Lots of timer channels that have 2-pins are up-count only, for example G071 has TIM1,2,3,4,6,7,14,15,16,17,and LPTIM 1 & 2 but only 4 timers out of that lot can actually work for encoder inputs (TIM1,2,3,4) hence my question.

AN4013 would be a good place to list available timers with encoder mode or at least the up/down count possibility.

As only Advanced control and General purpose can count up/down, what about adding up both number in table 2/3/4 of AN4013 to get the number you want?

It's not only advanced & GP timers though - LPTIM1 on G071 can do encoder mode but other GP timers cannot - and I've not audited the entire range to see if LPTIMx on other MCU's can do encoder mode or not.

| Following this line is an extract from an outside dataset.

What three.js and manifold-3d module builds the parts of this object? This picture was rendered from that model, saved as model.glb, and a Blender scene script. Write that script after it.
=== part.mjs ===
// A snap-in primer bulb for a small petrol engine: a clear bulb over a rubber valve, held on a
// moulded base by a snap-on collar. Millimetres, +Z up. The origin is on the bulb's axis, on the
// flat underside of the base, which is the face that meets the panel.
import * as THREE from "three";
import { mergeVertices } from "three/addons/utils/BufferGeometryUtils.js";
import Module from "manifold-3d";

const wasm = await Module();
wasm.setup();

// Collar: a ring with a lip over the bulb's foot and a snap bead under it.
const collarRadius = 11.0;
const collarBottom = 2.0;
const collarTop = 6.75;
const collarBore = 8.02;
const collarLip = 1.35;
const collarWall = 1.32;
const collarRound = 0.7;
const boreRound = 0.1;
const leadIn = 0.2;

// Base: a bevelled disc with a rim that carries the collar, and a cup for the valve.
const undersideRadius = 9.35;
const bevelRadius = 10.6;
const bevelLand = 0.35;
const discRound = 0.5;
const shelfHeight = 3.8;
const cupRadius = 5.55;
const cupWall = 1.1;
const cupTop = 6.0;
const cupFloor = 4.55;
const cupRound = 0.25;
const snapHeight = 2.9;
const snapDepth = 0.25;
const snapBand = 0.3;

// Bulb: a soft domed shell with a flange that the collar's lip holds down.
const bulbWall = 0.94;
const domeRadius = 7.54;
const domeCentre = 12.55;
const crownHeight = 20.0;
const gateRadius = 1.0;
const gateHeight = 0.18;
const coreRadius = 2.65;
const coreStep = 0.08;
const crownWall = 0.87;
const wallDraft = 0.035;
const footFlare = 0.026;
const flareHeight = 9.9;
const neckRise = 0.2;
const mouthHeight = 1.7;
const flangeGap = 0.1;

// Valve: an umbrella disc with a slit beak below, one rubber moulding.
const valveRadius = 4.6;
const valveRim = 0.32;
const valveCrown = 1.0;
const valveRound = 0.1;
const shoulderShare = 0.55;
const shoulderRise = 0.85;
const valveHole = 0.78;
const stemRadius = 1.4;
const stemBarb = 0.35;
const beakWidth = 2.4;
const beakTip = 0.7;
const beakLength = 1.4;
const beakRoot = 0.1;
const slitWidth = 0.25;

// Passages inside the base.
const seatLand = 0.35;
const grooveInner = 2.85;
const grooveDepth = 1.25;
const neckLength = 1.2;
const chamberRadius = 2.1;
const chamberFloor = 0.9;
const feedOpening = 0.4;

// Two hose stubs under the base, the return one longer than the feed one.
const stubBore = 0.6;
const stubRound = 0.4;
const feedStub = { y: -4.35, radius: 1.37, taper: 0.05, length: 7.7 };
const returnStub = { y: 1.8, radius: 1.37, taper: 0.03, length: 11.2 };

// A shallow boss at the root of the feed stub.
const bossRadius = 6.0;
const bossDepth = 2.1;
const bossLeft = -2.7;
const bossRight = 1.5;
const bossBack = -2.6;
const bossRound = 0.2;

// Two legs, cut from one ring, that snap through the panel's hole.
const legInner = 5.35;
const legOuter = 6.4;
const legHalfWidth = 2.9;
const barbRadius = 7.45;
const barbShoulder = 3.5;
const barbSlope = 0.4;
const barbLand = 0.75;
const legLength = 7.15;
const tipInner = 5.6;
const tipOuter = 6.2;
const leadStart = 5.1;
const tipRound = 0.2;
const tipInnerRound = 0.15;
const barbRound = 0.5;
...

The encoder feature seems to be somewhat inconsistent across timers/MCU's hence my question - it's not clear to me if it depends on number of pins etc...

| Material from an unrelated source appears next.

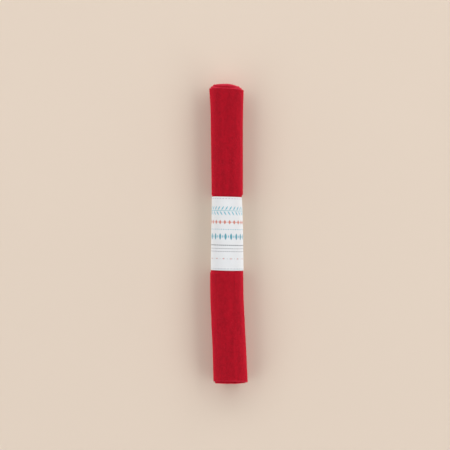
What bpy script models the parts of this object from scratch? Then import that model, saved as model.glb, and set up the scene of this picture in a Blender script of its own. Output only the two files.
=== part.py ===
"""A sheet of crimson felt, wound into a slim roll and held round its middle by a paper band.

The roll lies along Y with its flat spot on the plane z = 0. Sizes are in millimetres.
"""

from math import acos, cos, floor, pi, radians, sin, tau

import bpy
import numpy as np

MM = 0.001

# The felt sheet: its short side is the roll's length, and its long side is wound up.
SHEET_LENGTH = 457.2
FELT_THICKNESS = 1.35

# The winding, over the outer face of the sheet, before the roll's own taper is put on.
CORE_FACE_RADIUS = 4.9
END_FACE_RADIUS = 17.8
CORE_OVAL = 0.45
CORE_OVAL_TILT = radians(20)
LOOSE_EDGE = radians(-42)

# The paper band round the middle.
PAPER_THICKNESS = 0.3
PAPER_GAP = 0.3
LAP_GAP = 0.1
BAND_MIDDLE = -0.3
BAND_WIDTH = 76.9
BAND_TILT = 0.4
LAP_START = radians(246)
LAP_LENGTH = radians(48)
LAP_RISE = radians(12)
BAND_COVER = PAPER_GAP + PAPER_THICKNESS

# The roll rests on a flat spot this far to each side of straight down.
DOWN = radians(-90)
FACET = radians(12)
COARSE_RADIUS = 9.0
FLAT_HALF_ANGLE = FACET

# Sections along the roll: place, width of the felt, sideways place of the axis, cover on the felt.
SECTIONS = [
    {"y": -156.0, "width": 35.6, "axis_x": 2.2, "cover": 0.0},
    {"y": -125.0, "width": 35.3, "axis_x": 1.2, "cover": 0.0},
    {"y": -90.0, "width": 35.1, "axis_x": -0.3, "cover": 0.0},
    {"y": -42.5, "width": 34.8, "axis_x": -1.6, "cover": 0.0},
    {"y": -39.4, "width": 33.2, "axis_x": -1.1, "cover": BAND_COVER},
    {"y": 0.0, "width": 32.1, "axis_x": -1.1, "cover": BAND_COVER},
    {"y": 39.4, "width": 30.4, "axis_x": -1.3, "cover": BAND_COVER},
    {"y": 42.5, "width": 33.0, "axis_x": -1.0, "cover": 0.0},
    {"y": 85.0, "width": 33.4, "axis_x": -1.3, "cover": 0.0},
    {"y": 124.0, "width": 34.0, "axis_x": -1.6, "cover": 0.0},
    {"y": 141.0, "width": 35.1, "axis_x": -1.8, "cover": 0.0},
    {"y": 156.0, "width": 36.2, "axis_x": -2.0, "cover": 0.0},
]

# Cut ends of the sheet, counted in turns inwards from its loose edge. The turns have slipped.
CUT_ENDS = [
    {"turns_in": 0.0, "top": 149.5, "bottom": -156.4},
    {"turns_in": 0.12, "top": 149.8, "bottom": -156.3},
    {"turns_in": 0.37, "top": 151.0, "bottom": -153.6},
    {"turns_in": 0.6, "top": 151.9, "bottom": -155.3},
    {"turns_in": 0.85, "top": 152.2, "bottom": -155.8},
    {"turns_in": 1.12, "top": 151.9, "bottom": -156.6},
    {"turns_in": 1.37, "top": 152.4, "bottom": -156.3},
    {"turns_in": 1.6, "top": 153.8, "bottom": -156.8},
    {"turns_in": 2.15, "top": 152.9, "bottom": -155.0},
    {"turns_in": 2.3, "top": 155.0, "bottom": -154.0},
    {"turns_in": 2.6, "top": 155.5, "bottom": -153.2},
    {"turns_in": 3.4, "top": 154.2, "bottom": -152.4},
    {"turns_in": 5.0, "top": 153.2, "bottom": -153.6},
    {"turns_in": 7.0, "top": 152.0, "bottom": -154.8},
]
CUT_WAVE = 0.2
CUT_WAVES_A_TURN = 3.6

# The winding's total angle is the sheet's length over the mean radius of its middle.
MEAN_RADIUS = (CORE_FACE_RADIUS + END_FACE_RADIUS - FELT_THICKNESS) / 2
WINDING = SHEET_LENGTH / MEAN_RADIUS
PITCH = (END_FACE_RADIUS - CORE_FACE_RADIUS) / WINDING * tau

FELT_COLOUR = (0.39, 0.009, 0.018, 1)
FELT_ROUGHNESS = 0.95
PAPER_COLOUR = (0.80, 0.79, 0.77, 1)
PAPER_ROUGHNESS = 0.7


def column(table, name):
    return [row[name] for row in table]


def along(y, name):
    """A value from the sections' table at the place y."""
    return float(np.interp(y, column(SECTIONS, "y"), column(SECTIONS, name)))


def turns_in(direction):
    """How far inwards of the loose edge, in turns, the outermost face at a direction is."""
    return (direction - LOOSE_EDGE) % tau / tau


def outer_radius(direction):
    return END_FACE_RADIUS - PITCH * turns_in(direction)


def taut_radius(direction):
    """The outermost face with the step at the loose edge bridged by a straight, taut stretch."""
    low = outer_radius(LOOSE_EDGE - acos(1 - PITCH / END_FACE_RADIUS))
    reach = acos(low / END_FACE_RADIUS)
    past_edge = (LOOSE_EDGE - direction) % tau
    if past_edge < reach:
        return low / cos(reach - past_edge)
    return outer_radius(direction)


BASE_WIDTH = outer_radius(0) + outer_radius(pi)


def section_scale(y):
    return along(y, "width") / BASE_WIDTH


def shell_radius(direction, y):
    """How far the roll reaches from its axis, felt and what covers it."""
    return section_scale(y) * outer_radius(direction) + along(y, "cover")


def axis_height(y):
    """Low enough for the flat spot's nearer corner, on the thinner side, to meet the surface."""
    return shell_radius(DOWN + FLAT_HALF_ANGLE, y) * cos(FLAT_HALF_ANGLE)


def flattening(direction, y):
    """The share of a radius that is left where the roll presses on the surface under it."""
    reach_down = -sin(direction) * shell_radius(direction, y)
    if reach_down <= axis_height(y):
        return 1
    return axis_height(y) / reach_down


def place(radius, direction, y):
    """The point at a radius from the roll's axis, flattened underneath."""
    reach = radius * flattening(direction, y)
    height = axis_height(y) + reach * sin(direction)
    return along(y, "axis_x") + reach * cos(direction), y, max(height, 0)


def directions(start, end, radius_at):
    """Facet corners from start down to end, in line from turn to turn and wider near the core."""
    corners = [start]
    step = floor((start - DOWN) / FACET - 0.5)
    while DOWN + step * FACET > end + FACET / 2:
        direction = DOWN + step * FACET
        if radius_at(direction) > COARSE_RADIUS or step % 2 == 0:
            corners.append(direction)
        step -= 1
    return corners + [end]


def felt_radius(direction):
    """The outer face of the felt. Directions fall from the core's edge to the loose edge."""
    inwards = (direction - LOOSE_EDGE) / WINDING
    spiral = END_FACE_RADIUS + (CORE_FACE_RADIUS - END_FACE_RADIUS) * inwards
    inside = max(inwards - tau / WINDING, 0)
    return spiral + CORE_OVAL * inside**2 * cos(2 * (direction - CORE_OVAL_TILT))


def cut_end(direction, name):
    """Where the sheet's cut edge lies along the roll, a little uneven."""
    turns = (direction - LOOSE_EDGE) / tau
    end = float(np.interp(turns, column(CUT_ENDS, "turns_in"), column(CUT_ENDS, name)))
    return end + CUT_WAVE * sin(CUT_WAVES_A_TURN * turns * tau)


def felt_rows():
    """One row of points along the roll for each direction of the winding."""
    rows = []
    inner_places = column(SECTIONS, "y")[1:-1]
    for direction in directions(LOOSE_EDGE + WINDING, LOOSE_EDGE, felt_radius):
        places = [cut_end(direction, "bottom"), *inner_places, cut_end(direction, "top")]
        radius = felt_radius(direction)
        rows.append([place(section_scale(y) * radius, direction, y) for y in places])
    return rows


def lap_height(direction):
    """How far the paper has risen onto its own start, where its ends lap."""
    left = direction - (LAP_START - tau)
    rise = min(max(1 - left / LAP_RISE, 0), 1)
    return rise * (PAPER_THICKNESS + LAP_GAP)


def paper_rows():
    """One row of points across the band for each direction round the roll."""
    rows = []
    lap_end = LAP_START - tau - LAP_LENGTH
    for direction in directions(LAP_START, lap_end, lambda _: END_FACE_RADIUS):
        middle = BAND_MIDDLE - BAND_TILT * cos(direction)
        row = []
        for y in (middle - BAND_WIDTH / 2, middle, middle + BAND_WIDTH / 2):
            face = section_scale(y) * taut_radius(direction) + BAND_COVER
            row.append(place(face + lap_height(direction), direction, y))
        rows.append(row)
    return rows


def material(name, colour, roughness):
    made = bpy.data.materials.new(name)
    made.use_nodes = True
    shader = made.node_tree.nodes["Principled BSDF"]
    shader.inputs["Base Color"].default_value = colour
    shader.inputs["Roughness"].default_value = roughness
    shader.inputs["Metallic"].default_value = 0
    made.diffuse_color = colour
    return made


def wound_sheet(name, rows, thickness, finish, parent):
    """A sheet through rows of points, its face outwards and its thickness inside it."""
    across = len(rows[0])
    points = [[part * MM for part in point] for row in rows for point in row]
    faces = []
    for i in range(len(rows) - 1):
        for j in range(across - 1):
            corner = i * across + j
            faces.append((corner, corner + across, corner + across + 1, corner + 1))
    mesh = bpy.data.meshes.new(name)
    mesh.from_pydata(points, [], faces)
    mesh.materials.append(finish)
    mesh.shade_smooth()
    mesh.set_sharp_from_angle(angle=radians(35))
    sheet = bpy.data.objects.new(name, mesh)
    bpy.context.collection.objects.link(sheet)
    sheet.parent = parent
    solid = sheet.modifiers.new("thickness", "SOLIDIFY")
    solid.thickness = thickness * MM
    solid.offset = -1
    solid.use_even_offset = True
    return sheet


def main():
    for old in list(bpy.data.objects):
        bpy.data.objects.remove(old)
    felt_points = felt_rows()
    paper_points = paper_rows()
    reach = np.array([point for row in felt_points + paper_points for point in row])
    middle = (reach.min(axis=0) + reach.max(axis=0)) / 2
    frame = bpy.data.objects.new("roll_frame", None)
    bpy.context.collection.objects.link(frame)
    frame.location = (-middle[0] * MM, -middle[1] * MM, 0)
    felt = material("crimson_felt", FELT_COLOUR, FELT_ROUGHNESS)
    paper = material("white_paper", PAPER_COLOUR, PAPER_ROUGHNESS)
    wound_sheet("felt_roll", felt_points, FELT_THICKNESS, felt, frame)
    wound_sheet("paper_band", paper_points, PAPER_THICKNESS, paper, frame)


main()
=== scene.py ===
"""The looks of a roll of crimson felt with a paper band: wound sheet, fuzz, paper, table and light.

Sizes are in millimetres and angles in radians, unless a name or comment says otherwise. The roll
lies along Y, as in the part.
"""

from math import acos, atan, cos, pi, radians, sin, tau

import bpy
import numpy as np
from mathutils import Matrix, Vector


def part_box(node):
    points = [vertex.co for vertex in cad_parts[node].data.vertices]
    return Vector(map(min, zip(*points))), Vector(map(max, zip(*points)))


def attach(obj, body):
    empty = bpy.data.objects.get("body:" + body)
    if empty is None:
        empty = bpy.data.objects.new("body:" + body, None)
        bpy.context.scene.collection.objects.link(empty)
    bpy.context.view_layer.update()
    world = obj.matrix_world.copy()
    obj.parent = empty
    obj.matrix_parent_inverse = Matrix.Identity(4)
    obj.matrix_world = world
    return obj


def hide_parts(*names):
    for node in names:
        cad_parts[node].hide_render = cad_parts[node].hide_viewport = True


MM = 0.001

# The sheet of felt and how it is wound, as in the part.
SHEET_LENGTH = 457.2
SHEET_WIDTH = 304.8
FELT_THICKNESS = 1.35
CORE_FACE_RADIUS = 4.9
END_FACE_RADIUS = 17.8
CORE_OVAL = 0.45
CORE_OVAL_TILT = radians(20)
LOOSE_EDGE = radians(-42)
LOOSE_RADIUS = END_FACE_RADIUS - FELT_THICKNESS / 2
MEAN_RADIUS = (CORE_FACE_RADIUS + END_FACE_RADIUS - FELT_THICKNESS) / 2
WINDING = SHEET_LENGTH / MEAN_RADIUS
PITCH = (END_FACE_RADIUS - CORE_FACE_RADIUS) / WINDING * tau

# The flat spot, to each side of straight down.
DOWN = radians(-90)
FLAT_HALF_ANGLE = radians(12)

# The paper band. Its outer face is where the part has it, and the paper is nearer its real gauge.
BAND_COVER = 0.6
BAND_MIDDLE = -0.3
BAND_WIDTH = 76.9
BAND_TILT = 0.4
PAPER_THICKNESS = 0.18
LAP_START = radians(246)
LAP_LENGTH = radians(48)
LAP_RISE = radians(12)
LAP_STEP = 0.3

# The band squeezes the felt this far from its middle, and farther out the felt is free again. Under
# the band the felt fills most of the gap that the part's solids leave.
SQUEEZED_TO = 38.9
FREE_FROM = 41.5
FELT_UNDER_BAND = 0.32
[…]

Add all LPTIM  where you have access to both input pads. Probably LPTIM appeared first in F410 and it already has encoder mode as shown in the block diagram

LCE
Principal

A little bit OT / probably not helpful:

About 2 years ago I tried to add a special kind of pulse measurement to the audio / measurement data, synchronized to the audio sampling, options for IE included. The synchronization actually killed it, took too much CPU power to fiddle pulse / IE data into the audio stream.
So I finally came to the conclusion that our current FPGA-based solution (just switched from Xilinx to Efinix) plus MCU was still the better solution.